* [Your goal]
Will you repeat only the lines beginning at the one that mentions "bpy.data.objects.remove(obj)" and ending at the one that mentions "the push buttons", both of them included, exactly?

* [Available records]

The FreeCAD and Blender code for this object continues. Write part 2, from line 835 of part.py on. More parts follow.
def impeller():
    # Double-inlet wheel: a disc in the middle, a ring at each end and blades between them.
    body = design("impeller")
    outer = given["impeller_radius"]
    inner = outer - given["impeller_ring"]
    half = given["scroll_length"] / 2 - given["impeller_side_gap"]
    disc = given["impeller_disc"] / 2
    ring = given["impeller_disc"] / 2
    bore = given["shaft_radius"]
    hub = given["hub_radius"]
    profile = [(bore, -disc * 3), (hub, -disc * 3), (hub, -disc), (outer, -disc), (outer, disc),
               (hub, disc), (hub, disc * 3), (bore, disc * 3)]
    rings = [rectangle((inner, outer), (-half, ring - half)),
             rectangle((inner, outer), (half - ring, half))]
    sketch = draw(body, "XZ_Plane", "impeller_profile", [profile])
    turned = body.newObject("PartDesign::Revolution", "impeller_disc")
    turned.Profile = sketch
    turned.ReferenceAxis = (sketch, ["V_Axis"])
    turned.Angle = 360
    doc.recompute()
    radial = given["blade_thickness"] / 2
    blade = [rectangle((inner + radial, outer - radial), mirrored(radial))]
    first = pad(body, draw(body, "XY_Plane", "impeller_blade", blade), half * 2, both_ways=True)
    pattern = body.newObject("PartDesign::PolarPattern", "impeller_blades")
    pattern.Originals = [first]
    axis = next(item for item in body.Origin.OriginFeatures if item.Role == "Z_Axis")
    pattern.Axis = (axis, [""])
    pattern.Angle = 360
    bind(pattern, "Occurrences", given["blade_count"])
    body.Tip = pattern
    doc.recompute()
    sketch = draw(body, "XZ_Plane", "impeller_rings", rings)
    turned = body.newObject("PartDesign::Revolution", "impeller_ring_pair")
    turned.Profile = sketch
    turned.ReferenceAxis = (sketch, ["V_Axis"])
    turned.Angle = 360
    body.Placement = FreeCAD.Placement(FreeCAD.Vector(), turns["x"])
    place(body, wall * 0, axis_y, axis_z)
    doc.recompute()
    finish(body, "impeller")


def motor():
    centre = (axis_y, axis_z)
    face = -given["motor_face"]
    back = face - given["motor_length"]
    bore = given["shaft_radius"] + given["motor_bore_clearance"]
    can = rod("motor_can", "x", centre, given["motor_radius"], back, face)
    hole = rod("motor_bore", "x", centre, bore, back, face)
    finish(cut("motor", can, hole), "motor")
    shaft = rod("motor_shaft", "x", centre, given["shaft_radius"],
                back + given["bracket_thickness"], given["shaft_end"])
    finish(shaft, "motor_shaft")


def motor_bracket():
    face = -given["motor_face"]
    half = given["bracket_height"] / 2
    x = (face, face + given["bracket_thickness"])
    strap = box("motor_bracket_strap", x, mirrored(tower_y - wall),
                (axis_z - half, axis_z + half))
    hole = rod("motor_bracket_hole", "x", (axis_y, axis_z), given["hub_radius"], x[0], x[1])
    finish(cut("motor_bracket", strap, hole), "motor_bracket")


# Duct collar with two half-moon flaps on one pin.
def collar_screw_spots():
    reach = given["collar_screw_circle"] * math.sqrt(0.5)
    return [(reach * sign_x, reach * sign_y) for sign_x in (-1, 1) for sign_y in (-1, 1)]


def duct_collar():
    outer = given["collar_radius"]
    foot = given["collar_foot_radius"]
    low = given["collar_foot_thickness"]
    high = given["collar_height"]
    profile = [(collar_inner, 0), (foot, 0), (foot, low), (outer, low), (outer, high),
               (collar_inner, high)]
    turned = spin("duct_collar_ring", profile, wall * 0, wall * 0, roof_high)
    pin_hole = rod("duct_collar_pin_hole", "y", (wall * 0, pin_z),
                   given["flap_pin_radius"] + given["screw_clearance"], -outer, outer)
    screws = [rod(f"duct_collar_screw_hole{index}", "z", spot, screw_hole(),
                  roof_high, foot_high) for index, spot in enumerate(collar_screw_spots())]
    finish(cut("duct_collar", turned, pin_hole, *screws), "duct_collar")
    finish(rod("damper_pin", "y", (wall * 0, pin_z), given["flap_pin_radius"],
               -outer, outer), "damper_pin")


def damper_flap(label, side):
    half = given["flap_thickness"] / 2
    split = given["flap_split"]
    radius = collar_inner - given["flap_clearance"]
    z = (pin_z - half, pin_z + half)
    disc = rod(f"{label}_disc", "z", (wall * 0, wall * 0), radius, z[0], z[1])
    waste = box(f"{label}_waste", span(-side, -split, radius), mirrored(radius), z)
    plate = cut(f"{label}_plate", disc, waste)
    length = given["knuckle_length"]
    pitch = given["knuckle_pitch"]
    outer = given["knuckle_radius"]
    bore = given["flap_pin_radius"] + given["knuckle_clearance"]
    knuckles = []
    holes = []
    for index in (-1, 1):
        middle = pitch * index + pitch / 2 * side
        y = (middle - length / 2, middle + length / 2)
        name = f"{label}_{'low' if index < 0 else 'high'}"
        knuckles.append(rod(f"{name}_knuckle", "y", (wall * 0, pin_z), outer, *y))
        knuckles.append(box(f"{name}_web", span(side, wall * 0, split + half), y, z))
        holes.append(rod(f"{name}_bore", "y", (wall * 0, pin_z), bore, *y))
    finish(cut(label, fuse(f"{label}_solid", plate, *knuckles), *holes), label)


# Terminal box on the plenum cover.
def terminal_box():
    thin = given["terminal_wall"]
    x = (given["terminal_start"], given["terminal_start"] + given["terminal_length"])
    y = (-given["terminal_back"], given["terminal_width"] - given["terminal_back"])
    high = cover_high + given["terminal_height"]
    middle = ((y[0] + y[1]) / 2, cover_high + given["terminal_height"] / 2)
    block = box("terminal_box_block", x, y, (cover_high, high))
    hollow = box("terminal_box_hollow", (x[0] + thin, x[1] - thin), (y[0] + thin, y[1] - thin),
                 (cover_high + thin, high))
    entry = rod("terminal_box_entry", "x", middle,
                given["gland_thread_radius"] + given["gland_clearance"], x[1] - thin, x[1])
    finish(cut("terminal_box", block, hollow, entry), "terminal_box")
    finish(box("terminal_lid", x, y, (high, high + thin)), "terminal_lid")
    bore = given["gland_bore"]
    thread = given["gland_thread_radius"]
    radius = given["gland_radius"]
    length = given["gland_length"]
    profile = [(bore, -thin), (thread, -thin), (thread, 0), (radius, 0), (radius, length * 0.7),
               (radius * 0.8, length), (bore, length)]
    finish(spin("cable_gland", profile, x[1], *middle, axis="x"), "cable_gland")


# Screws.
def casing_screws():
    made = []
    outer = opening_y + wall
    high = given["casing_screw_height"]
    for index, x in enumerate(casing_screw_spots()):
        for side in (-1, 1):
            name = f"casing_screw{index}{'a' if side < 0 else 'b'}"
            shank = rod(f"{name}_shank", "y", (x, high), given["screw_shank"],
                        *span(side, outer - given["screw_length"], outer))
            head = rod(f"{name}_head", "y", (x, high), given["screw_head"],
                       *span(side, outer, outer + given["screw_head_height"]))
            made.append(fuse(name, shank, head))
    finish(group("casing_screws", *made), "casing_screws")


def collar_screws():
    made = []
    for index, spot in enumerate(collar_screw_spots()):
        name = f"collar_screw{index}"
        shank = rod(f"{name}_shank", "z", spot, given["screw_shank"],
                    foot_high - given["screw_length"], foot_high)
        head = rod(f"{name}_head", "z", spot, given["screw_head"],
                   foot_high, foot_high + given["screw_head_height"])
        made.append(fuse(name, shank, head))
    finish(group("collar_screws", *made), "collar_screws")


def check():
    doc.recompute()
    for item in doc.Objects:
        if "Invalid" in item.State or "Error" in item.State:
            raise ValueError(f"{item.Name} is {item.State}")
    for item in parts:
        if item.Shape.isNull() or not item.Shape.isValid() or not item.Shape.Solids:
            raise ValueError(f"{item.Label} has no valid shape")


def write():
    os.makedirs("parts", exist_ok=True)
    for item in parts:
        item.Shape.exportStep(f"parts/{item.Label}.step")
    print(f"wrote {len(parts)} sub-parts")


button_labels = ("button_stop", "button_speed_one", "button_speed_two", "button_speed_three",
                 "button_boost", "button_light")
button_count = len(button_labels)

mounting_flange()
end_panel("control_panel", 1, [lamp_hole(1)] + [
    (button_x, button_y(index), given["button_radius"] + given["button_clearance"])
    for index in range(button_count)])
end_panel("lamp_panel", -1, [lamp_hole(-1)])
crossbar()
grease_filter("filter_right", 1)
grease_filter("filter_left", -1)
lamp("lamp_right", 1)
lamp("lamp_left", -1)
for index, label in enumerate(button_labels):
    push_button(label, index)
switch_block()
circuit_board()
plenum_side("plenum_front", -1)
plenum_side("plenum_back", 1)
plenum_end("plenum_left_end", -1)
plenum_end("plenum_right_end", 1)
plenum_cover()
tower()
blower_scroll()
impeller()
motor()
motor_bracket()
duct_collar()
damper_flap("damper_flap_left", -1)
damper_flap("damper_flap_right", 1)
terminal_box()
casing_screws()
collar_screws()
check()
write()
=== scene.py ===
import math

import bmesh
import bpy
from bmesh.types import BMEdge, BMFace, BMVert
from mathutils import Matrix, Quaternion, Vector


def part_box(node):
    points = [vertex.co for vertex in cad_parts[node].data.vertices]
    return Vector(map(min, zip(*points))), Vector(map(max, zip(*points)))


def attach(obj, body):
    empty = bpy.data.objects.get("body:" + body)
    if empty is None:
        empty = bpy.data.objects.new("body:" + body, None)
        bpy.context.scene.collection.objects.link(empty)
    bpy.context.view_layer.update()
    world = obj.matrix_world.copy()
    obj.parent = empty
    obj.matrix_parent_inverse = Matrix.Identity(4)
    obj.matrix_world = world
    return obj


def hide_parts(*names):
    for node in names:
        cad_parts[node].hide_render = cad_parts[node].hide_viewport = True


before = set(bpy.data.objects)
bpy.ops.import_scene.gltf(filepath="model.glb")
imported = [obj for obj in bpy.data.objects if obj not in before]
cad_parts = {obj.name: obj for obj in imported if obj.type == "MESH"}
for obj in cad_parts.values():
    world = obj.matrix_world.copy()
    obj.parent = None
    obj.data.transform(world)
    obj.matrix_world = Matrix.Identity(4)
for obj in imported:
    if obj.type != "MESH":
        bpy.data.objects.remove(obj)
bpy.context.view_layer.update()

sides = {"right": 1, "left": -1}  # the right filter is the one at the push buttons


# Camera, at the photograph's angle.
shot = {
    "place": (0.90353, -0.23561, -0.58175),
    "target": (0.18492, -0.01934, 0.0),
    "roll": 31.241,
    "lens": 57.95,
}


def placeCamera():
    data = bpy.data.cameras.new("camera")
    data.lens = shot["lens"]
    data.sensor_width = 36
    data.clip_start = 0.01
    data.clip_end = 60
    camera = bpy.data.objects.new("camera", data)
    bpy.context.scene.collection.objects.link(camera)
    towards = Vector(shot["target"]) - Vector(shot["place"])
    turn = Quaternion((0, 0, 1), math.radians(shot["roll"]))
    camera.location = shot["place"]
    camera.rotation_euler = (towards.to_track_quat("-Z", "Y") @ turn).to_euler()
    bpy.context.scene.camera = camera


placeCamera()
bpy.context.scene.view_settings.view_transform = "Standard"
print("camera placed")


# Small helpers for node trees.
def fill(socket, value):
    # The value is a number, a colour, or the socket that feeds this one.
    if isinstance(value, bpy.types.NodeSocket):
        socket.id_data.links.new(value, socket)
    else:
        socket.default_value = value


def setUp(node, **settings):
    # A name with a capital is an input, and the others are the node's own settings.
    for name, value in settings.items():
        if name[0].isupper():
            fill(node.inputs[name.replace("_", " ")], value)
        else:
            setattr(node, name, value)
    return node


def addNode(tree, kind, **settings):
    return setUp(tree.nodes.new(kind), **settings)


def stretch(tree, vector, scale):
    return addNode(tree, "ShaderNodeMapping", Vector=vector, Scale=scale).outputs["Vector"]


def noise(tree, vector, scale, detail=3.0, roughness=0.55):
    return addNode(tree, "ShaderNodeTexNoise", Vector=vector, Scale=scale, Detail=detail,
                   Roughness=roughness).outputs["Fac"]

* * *

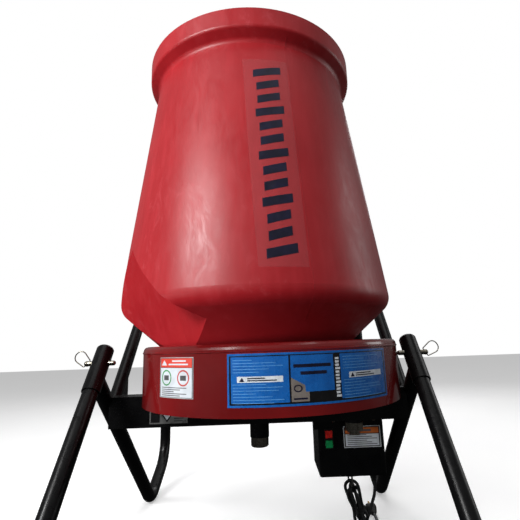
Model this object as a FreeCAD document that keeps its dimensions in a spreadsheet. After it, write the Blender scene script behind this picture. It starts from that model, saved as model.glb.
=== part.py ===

...

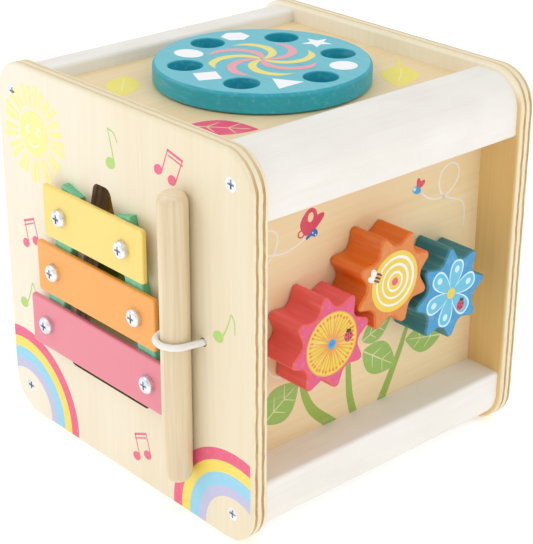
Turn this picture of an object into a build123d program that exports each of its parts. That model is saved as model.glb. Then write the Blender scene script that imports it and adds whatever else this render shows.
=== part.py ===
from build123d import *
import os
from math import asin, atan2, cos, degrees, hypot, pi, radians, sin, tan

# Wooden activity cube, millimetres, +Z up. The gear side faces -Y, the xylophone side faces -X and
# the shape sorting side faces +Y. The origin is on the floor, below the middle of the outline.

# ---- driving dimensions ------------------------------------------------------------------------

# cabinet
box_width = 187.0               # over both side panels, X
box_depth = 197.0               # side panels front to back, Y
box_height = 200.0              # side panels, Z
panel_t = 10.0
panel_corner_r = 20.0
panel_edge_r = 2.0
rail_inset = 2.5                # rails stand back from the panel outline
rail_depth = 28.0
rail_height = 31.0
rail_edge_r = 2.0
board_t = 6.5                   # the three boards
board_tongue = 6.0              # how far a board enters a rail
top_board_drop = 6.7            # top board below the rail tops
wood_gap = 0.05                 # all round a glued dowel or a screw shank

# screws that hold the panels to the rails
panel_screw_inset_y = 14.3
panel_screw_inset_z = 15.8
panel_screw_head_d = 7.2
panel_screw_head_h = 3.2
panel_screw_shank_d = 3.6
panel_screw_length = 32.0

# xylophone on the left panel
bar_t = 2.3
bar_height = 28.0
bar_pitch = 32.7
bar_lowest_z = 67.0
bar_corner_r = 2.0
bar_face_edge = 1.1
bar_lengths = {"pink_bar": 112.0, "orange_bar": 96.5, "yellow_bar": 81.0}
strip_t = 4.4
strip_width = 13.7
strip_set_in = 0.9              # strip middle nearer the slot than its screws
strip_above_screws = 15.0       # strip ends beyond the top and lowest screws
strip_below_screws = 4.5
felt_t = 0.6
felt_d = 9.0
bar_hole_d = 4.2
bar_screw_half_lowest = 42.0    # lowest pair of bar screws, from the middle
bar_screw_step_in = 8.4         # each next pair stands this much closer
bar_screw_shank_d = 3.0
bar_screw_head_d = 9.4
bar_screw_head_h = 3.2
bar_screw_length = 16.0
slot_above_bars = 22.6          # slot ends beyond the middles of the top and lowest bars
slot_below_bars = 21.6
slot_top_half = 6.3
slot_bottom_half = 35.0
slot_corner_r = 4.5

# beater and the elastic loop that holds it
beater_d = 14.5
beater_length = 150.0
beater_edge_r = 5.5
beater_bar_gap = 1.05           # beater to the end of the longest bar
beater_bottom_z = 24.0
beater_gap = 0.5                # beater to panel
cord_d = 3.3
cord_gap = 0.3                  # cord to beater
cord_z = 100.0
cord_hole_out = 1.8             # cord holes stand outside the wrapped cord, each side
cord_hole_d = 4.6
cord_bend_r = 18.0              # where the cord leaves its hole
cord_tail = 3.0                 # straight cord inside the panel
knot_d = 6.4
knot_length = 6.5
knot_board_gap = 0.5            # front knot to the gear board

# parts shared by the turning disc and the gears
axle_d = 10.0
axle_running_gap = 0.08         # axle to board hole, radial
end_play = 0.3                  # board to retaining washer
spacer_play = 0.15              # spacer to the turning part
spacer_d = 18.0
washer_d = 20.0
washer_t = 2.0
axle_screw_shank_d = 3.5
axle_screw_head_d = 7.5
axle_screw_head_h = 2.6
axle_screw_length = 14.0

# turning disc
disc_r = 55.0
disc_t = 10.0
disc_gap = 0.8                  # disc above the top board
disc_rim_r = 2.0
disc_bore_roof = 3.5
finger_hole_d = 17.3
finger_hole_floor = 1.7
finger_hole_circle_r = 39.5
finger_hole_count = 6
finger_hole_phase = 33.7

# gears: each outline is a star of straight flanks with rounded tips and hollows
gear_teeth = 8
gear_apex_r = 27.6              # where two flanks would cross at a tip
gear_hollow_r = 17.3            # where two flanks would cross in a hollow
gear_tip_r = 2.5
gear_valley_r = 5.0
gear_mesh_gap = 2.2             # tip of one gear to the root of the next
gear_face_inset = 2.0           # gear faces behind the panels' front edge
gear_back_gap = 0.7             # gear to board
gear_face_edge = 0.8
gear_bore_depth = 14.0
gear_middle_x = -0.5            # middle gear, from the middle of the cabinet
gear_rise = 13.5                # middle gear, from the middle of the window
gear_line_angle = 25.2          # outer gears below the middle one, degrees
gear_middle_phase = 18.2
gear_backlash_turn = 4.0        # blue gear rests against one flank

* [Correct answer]
        bpy.data.objects.remove(obj)
bpy.context.view_layer.update()

sides = {"right": 1, "left": -1}  # the right filter is the one at the push buttons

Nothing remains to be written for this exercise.